— Start Data provided —

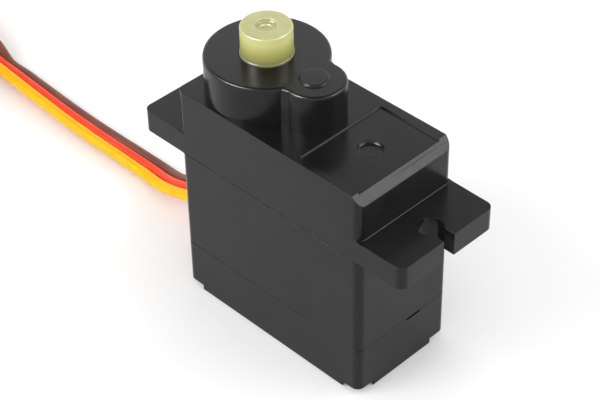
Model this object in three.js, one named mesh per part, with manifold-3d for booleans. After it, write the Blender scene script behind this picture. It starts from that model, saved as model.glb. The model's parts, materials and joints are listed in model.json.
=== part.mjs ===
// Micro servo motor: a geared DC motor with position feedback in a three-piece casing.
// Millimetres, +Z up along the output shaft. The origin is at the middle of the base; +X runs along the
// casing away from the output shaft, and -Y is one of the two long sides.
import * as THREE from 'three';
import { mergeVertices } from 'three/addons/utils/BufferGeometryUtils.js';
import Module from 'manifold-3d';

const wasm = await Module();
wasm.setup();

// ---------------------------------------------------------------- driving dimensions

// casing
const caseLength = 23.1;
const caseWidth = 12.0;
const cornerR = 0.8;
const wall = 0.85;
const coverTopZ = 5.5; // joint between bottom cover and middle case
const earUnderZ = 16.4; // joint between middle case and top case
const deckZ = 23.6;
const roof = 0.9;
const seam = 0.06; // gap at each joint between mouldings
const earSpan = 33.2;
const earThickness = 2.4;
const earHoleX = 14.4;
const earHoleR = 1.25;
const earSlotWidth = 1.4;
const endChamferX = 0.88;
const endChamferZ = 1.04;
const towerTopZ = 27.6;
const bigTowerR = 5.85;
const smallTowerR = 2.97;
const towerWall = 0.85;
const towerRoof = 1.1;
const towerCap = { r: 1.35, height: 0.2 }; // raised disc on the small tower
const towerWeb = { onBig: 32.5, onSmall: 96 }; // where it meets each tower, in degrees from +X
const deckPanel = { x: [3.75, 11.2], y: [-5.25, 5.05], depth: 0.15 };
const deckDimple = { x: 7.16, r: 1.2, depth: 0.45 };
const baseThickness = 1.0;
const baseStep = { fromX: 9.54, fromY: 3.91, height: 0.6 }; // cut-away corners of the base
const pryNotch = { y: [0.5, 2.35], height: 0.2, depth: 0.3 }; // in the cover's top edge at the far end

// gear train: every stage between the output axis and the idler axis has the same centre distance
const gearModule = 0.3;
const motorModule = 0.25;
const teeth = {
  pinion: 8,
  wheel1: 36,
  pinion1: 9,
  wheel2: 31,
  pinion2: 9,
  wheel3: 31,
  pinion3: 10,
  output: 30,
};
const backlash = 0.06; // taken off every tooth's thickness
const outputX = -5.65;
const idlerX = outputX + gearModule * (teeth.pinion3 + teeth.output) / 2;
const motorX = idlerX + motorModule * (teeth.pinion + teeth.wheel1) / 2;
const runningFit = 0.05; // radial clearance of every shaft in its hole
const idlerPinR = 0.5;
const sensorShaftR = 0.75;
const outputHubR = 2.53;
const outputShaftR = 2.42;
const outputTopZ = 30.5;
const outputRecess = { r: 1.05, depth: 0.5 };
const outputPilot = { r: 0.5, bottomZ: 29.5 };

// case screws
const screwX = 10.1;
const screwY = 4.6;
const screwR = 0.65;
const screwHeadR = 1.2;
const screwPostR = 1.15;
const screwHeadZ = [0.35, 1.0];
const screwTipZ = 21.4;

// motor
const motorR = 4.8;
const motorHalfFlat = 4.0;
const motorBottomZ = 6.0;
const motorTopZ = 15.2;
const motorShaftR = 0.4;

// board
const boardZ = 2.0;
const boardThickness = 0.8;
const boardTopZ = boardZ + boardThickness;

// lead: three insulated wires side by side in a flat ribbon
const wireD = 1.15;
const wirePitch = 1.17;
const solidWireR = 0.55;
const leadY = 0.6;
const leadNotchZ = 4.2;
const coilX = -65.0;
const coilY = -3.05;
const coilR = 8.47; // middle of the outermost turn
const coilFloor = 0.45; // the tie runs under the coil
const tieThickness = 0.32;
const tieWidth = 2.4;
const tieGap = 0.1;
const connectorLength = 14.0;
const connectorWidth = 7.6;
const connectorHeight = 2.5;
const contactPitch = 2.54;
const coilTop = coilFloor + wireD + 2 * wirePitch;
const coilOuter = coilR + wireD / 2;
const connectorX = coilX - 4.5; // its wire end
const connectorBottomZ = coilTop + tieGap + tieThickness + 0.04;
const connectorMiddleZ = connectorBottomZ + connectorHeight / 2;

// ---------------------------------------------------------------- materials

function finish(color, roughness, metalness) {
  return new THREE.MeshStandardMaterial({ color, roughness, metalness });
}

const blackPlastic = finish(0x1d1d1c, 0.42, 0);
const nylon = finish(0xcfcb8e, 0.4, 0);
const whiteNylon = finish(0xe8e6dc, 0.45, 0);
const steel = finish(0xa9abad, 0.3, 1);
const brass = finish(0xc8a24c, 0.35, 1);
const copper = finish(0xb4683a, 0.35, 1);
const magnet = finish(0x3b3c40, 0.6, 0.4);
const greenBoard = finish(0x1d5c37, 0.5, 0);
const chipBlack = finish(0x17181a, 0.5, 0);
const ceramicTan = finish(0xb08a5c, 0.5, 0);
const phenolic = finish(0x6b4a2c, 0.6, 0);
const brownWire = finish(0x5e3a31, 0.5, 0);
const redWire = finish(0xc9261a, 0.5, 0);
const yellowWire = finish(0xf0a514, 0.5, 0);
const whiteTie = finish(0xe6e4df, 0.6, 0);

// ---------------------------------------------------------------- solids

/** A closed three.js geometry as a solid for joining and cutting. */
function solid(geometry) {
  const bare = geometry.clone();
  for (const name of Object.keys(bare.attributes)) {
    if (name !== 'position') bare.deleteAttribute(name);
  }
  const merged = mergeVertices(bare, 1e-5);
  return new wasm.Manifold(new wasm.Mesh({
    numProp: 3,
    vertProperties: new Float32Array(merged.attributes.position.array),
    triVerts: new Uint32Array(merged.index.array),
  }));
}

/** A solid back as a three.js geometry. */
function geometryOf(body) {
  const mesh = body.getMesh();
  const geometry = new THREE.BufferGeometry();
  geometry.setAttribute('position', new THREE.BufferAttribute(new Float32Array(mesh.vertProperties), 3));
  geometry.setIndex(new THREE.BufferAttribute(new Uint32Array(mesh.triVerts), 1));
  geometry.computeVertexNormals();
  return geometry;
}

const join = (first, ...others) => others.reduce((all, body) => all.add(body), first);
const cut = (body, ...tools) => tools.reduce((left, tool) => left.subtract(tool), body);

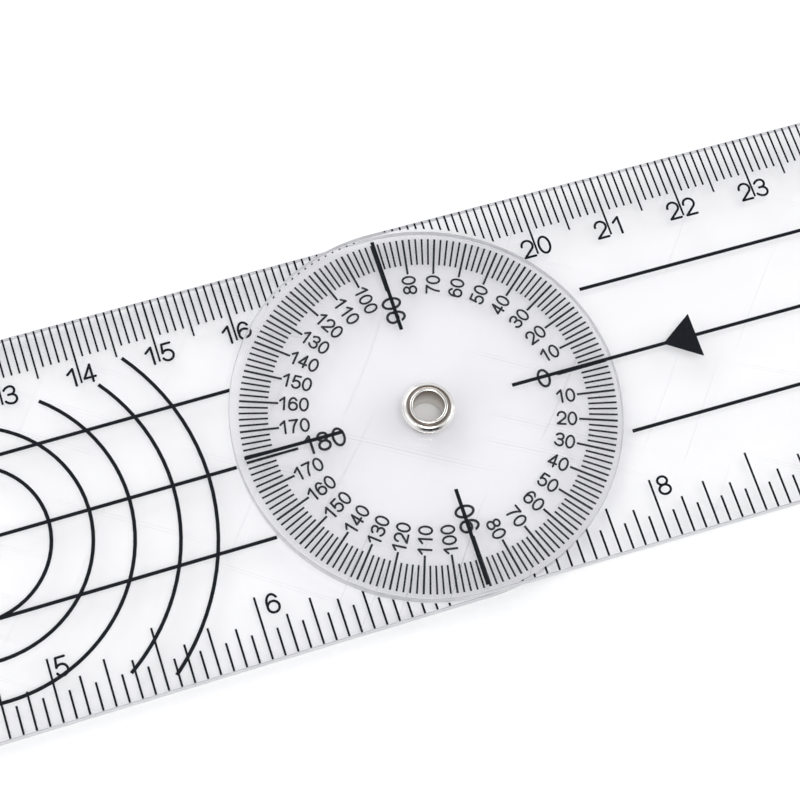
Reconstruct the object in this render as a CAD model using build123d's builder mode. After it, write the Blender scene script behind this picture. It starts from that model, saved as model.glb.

— End Data provided —

→ **Exercise**
Write the data out again in full and exactly.

→ **Result of the task**
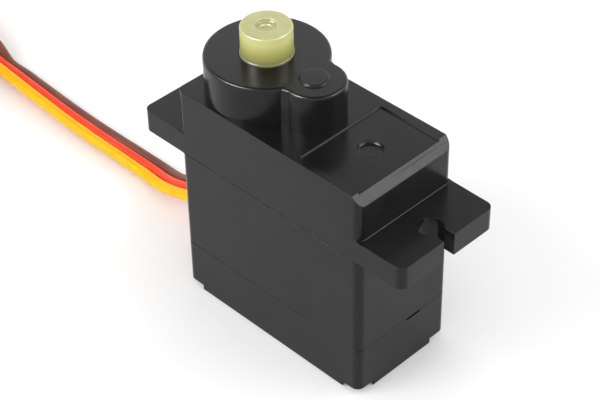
Model this object in three.js, one named mesh per part, with manifold-3d for booleans. After it, write the Blender scene script behind this picture. It starts from that model, saved as model.glb. The model's parts, materials and joints are listed in model.json.
=== part.mjs ===
// Micro servo motor: a geared DC motor with position feedback in a three-piece casing.
// Millimetres, +Z up along the output shaft. The origin is at the middle of the base; +X runs along the
// casing away from the output shaft, and -Y is one of the two long sides.
import * as THREE from 'three';
import { mergeVertices } from 'three/addons/utils/BufferGeometryUtils.js';
import Module from 'manifold-3d';

const wasm = await Module();
wasm.setup();

// ---------------------------------------------------------------- driving dimensions

// casing
const caseLength = 23.1;
const caseWidth = 12.0;
const cornerR = 0.8;
const wall = 0.85;
const coverTopZ = 5.5; // joint between bottom cover and middle case
const earUnderZ = 16.4; // joint between middle case and top case
const deckZ = 23.6;
const roof = 0.9;
const seam = 0.06; // gap at each joint between mouldings
const earSpan = 33.2;
const earThickness = 2.4;
const earHoleX = 14.4;
const earHoleR = 1.25;
const earSlotWidth = 1.4;
const endChamferX = 0.88;
const endChamferZ = 1.04;
const towerTopZ = 27.6;
const bigTowerR = 5.85;
const smallTowerR = 2.97;
const towerWall = 0.85;
const towerRoof = 1.1;
const towerCap = { r: 1.35, height: 0.2 }; // raised disc on the small tower
const towerWeb = { onBig: 32.5, onSmall: 96 }; // where it meets each tower, in degrees from +X
const deckPanel = { x: [3.75, 11.2], y: [-5.25, 5.05], depth: 0.15 };
const deckDimple = { x: 7.16, r: 1.2, depth: 0.45 };
const baseThickness = 1.0;
const baseStep = { fromX: 9.54, fromY: 3.91, height: 0.6 }; // cut-away corners of the base
const pryNotch = { y: [0.5, 2.35], height: 0.2, depth: 0.3 }; // in the cover's top edge at the far end

// gear train: every stage between the output axis and the idler axis has the same centre distance
const gearModule = 0.3;
const motorModule = 0.25;
const teeth = {
  pinion: 8,
  wheel1: 36,
  pinion1: 9,
  wheel2: 31,
  pinion2: 9,
  wheel3: 31,
  pinion3: 10,
  output: 30,
};
const backlash = 0.06; // taken off every tooth's thickness
const outputX = -5.65;
const idlerX = outputX + gearModule * (teeth.pinion3 + teeth.output) / 2;
const motorX = idlerX + motorModule * (teeth.pinion + teeth.wheel1) / 2;
const runningFit = 0.05; // radial clearance of every shaft in its hole
const idlerPinR = 0.5;
const sensorShaftR = 0.75;
const outputHubR = 2.53;
const outputShaftR = 2.42;
const outputTopZ = 30.5;
const outputRecess = { r: 1.05, depth: 0.5 };
const outputPilot = { r: 0.5, bottomZ: 29.5 };

// case screws
const screwX = 10.1;
const screwY = 4.6;
const screwR = 0.65;
const screwHeadR = 1.2;
const screwPostR = 1.15;
const screwHeadZ = [0.35, 1.0];
const screwTipZ = 21.4;

// motor
const motorR = 4.8;
const motorHalfFlat = 4.0;
const motorBottomZ = 6.0;
const motorTopZ = 15.2;
const motorShaftR = 0.4;

// board
const boardZ = 2.0;
const boardThickness = 0.8;
const boardTopZ = boardZ + boardThickness;

// lead: three insulated wires side by side in a flat ribbon
const wireD = 1.15;
const wirePitch = 1.17;
const solidWireR = 0.55;
const leadY = 0.6;
const leadNotchZ = 4.2;
const coilX = -65.0;
const coilY = -3.05;
const coilR = 8.47; // middle of the outermost turn
const coilFloor = 0.45; // the tie runs under the coil
const tieThickness = 0.32;
const tieWidth = 2.4;
const tieGap = 0.1;
const connectorLength = 14.0;
const connectorWidth = 7.6;
const connectorHeight = 2.5;
const contactPitch = 2.54;
const coilTop = coilFloor + wireD + 2 * wirePitch;
const coilOuter = coilR + wireD / 2;
const connectorX = coilX - 4.5; // its wire end
const connectorBottomZ = coilTop + tieGap + tieThickness + 0.04;
const connectorMiddleZ = connectorBottomZ + connectorHeight / 2;

// ---------------------------------------------------------------- materials

function finish(color, roughness, metalness) {
  return new THREE.MeshStandardMaterial({ color, roughness, metalness });
}

const blackPlastic = finish(0x1d1d1c, 0.42, 0);
const nylon = finish(0xcfcb8e, 0.4, 0);
const whiteNylon = finish(0xe8e6dc, 0.45, 0);
const steel = finish(0xa9abad, 0.3, 1);
const brass = finish(0xc8a24c, 0.35, 1);
const copper = finish(0xb4683a, 0.35, 1);
const magnet = finish(0x3b3c40, 0.6, 0.4);
const greenBoard = finish(0x1d5c37, 0.5, 0);
const chipBlack = finish(0x17181a, 0.5, 0);
const ceramicTan = finish(0xb08a5c, 0.5, 0);
const phenolic = finish(0x6b4a2c, 0.6, 0);
const brownWire = finish(0x5e3a31, 0.5, 0);
const redWire = finish(0xc9261a, 0.5, 0);
const yellowWire = finish(0xf0a514, 0.5, 0);
const whiteTie = finish(0xe6e4df, 0.6, 0);

// ---------------------------------------------------------------- solids

/** A closed three.js geometry as a solid for joining and cutting. */
function solid(geometry) {
  const bare = geometry.clone();
  for (const name of Object.keys(bare.attributes)) {
    if (name !== 'position') bare.deleteAttribute(name);
  }
  const merged = mergeVertices(bare, 1e-5);
  return new wasm.Manifold(new wasm.Mesh({
    numProp: 3,
    vertProperties: new Float32Array(merged.attributes.position.array),
    triVerts: new Uint32Array(merged.index.array),
  }));
}

/** A solid back as a three.js geometry. */
function geometryOf(body) {
  const mesh = body.getMesh();
  const geometry = new THREE.BufferGeometry();
  geometry.setAttribute('position', new THREE.BufferAttribute(new Float32Array(mesh.vertProperties), 3));
  geometry.setIndex(new THREE.BufferAttribute(new Uint32Array(mesh.triVerts), 1));
  geometry.computeVertexNormals();
  return geometry;
}

const join = (first, ...others) => others.reduce((all, body) => all.add(body), first);
const cut = (body, ...tools) => tools.reduce((left, tool) => left.subtract(tool), body);

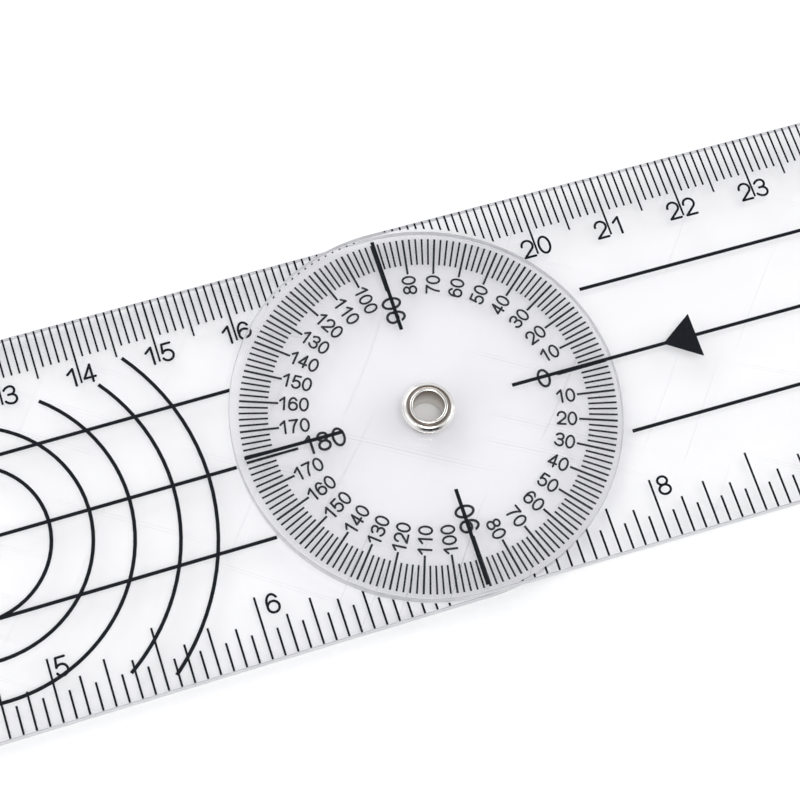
Reconstruct the object in this render as a CAD model using build123d's builder mode. After it, write the Blender scene script behind this picture. It starts from that model, saved as model.glb.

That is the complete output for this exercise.